On May 7, 2013, Jennings hit a line drive which hit Toronto Blue Jays pitcher J. A. Happ in the head. Happ needed to be carried off the field on a stretcher after an 11-minute delay. Jennings was visibly shaken by the accident but remained in the game.

On May 3, 2015, Jennings was placed on the 15-day disabled list due to left knee bursitis.

On August 26, 2016, The Rays announced that Jennings would be released the next day. Over his seven-year career with the Tampa Bay Rays, he batted .245 with 55 home runs, 191 RBI, and 95 stolen bases.

===New York Mets===
On February 9, 2017, Jennings signed a minor league contract with the Cincinnati Reds organization. He was released by Cincinnati prior to the start of the season on March 31.
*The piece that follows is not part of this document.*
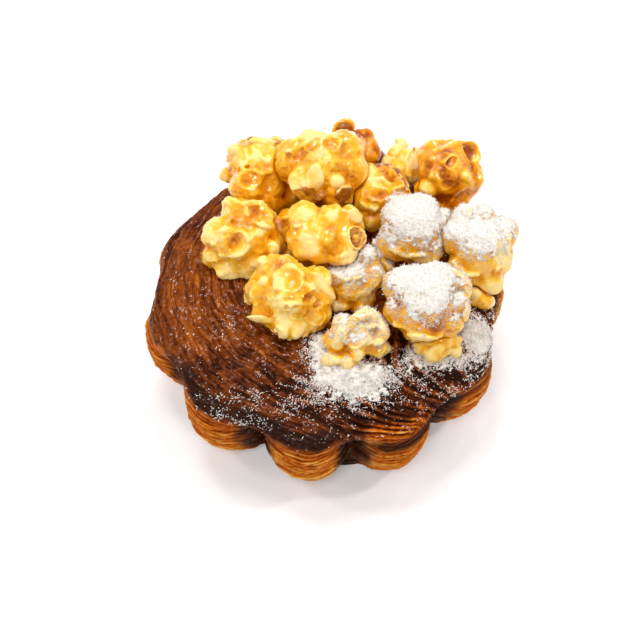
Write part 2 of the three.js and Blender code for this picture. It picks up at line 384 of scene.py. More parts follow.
class Recipe:
    """One material: a Principled shader and the nodes that feed it.

    The constants are named as the shader's sockets are, with underscores for spaces.
    """

    def __init__(self, name, **constants):
        self.material = bpy.data.materials.new(name)
        self.material.use_nodes = True
        self.tree = self.material.node_tree
        self.shader = self.tree.nodes["Principled BSDF"]
        for socket, value in constants.items():
            self.shader.inputs[socket.replace("_", " ")].default_value = value

    def node(self, kind, settings, values, output=0):
        """The output of a new node, from its settings and the values or links of its sockets."""
        node = self.tree.nodes.new(kind)
        for name, setting in settings.items():
            if name == "stops":
                self.set_stops(node.color_ramp, setting)
            else:
                setattr(node, name, setting)
        for key, value in values.items():
            self.feed(node.inputs[key], value)
        return Flow(self, node.outputs[output])

    def set_stops(self, ramp, stops):
        """Gives a colour ramp its (place, colour) stops."""
        while len(ramp.elements) < len(stops):
            ramp.elements.new(1.0)
        for element, (place, colour) in zip(ramp.elements, stops):
            element.position = place
            element.color = (*colour, 1.0)

    def feed(self, socket, value):
        """Links a flow to a socket, or sets its constant."""
        if isinstance(value, Flow):
            self.tree.links.new(value.socket, socket)
        elif isinstance(value, tuple) and len(value) == 3 and socket.type == "RGBA":
            socket.default_value = (*value, 1.0)
        else:
            socket.default_value = value

    def set(self, socket, value):
        """Feeds one of the shader's sockets."""
        self.feed(self.shader.inputs[socket], value)

    def place(self):
        """The place in the object, in metres."""
        return self.node("ShaderNodeTexCoord", {}, {}, output="Object")

    def attribute(self, name, output="Fac"):
        """A number, or with the output "Vector" a vector, that the mesh has at each point."""
        return self.node("ShaderNodeAttribute", {"attribute_name": name}, {}, output)

    def stretched(self, vector, scale):
        """A place or direction with each axis scaled by its own amount."""
        settings = {"operation": "MULTIPLY"}
        return self.node("ShaderNodeVectorMath", settings, {0: vector, 1: scale})

    def noise(self, vector, scale, detail, roughness, distortion=0.0):
        """Noise with as many bumps to a unit of the vector as the scale says."""
        values = {"Vector": vector, "Scale": scale, "Detail": detail,
                  "Roughness": roughness, "Distortion": distortion}
        return self.node("ShaderNodeTexNoise", {}, values)

    def ramp(self, value, stops):
        """The colour that a ramp gives to a value from 0 to 1."""
        return self.node("ShaderNodeValToRGB", {"stops": stops}, {0: value})

    def blend(self, part, first, second):
        """The first colour where the part is 0, the second where it is 1."""
        settings = {"data_type": "RGBA", "clamp_factor": True}
        return self.node("ShaderNodeMix", settings, {0: part, 6: first, 7: second}, output=2)

    def bump(self, height, distance, strength):
        """Tilts the shading as a relief would that is the distance high."""
        values = {"Height": height, "Distance": distance, "Strength": strength}
        self.set("Normal", self.node("ShaderNodeBump", {}, values, output="Normal"))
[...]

On April 5, 2017, Jennings signed a minor league contract with the New York Mets; he was subsequently assigned to their Triple-A affiliate, the Las Vegas 51s. In 55 appearances for Las Vegas, he slashed .237/.301/.416 with eight home runs, 25 RBI, and three stolen bases. Jennings was released by the Mets organization on June 16.

===Acereros de Monclova===
On April 11, 2018, Jennings signed with the Acereros de Monclova of the Mexican League. In 34 appearances for Monclova, he batted .300/.373/.564 with 10 home runs and 38 RBI. Jennings became a free agent following the season.

==Coaching career==
On February 7, 2025, the Philadelphia Phillies hired Jennings to serve as the development and assistant hitting coach for their Single-A affiliate, the Clearwater Threshers.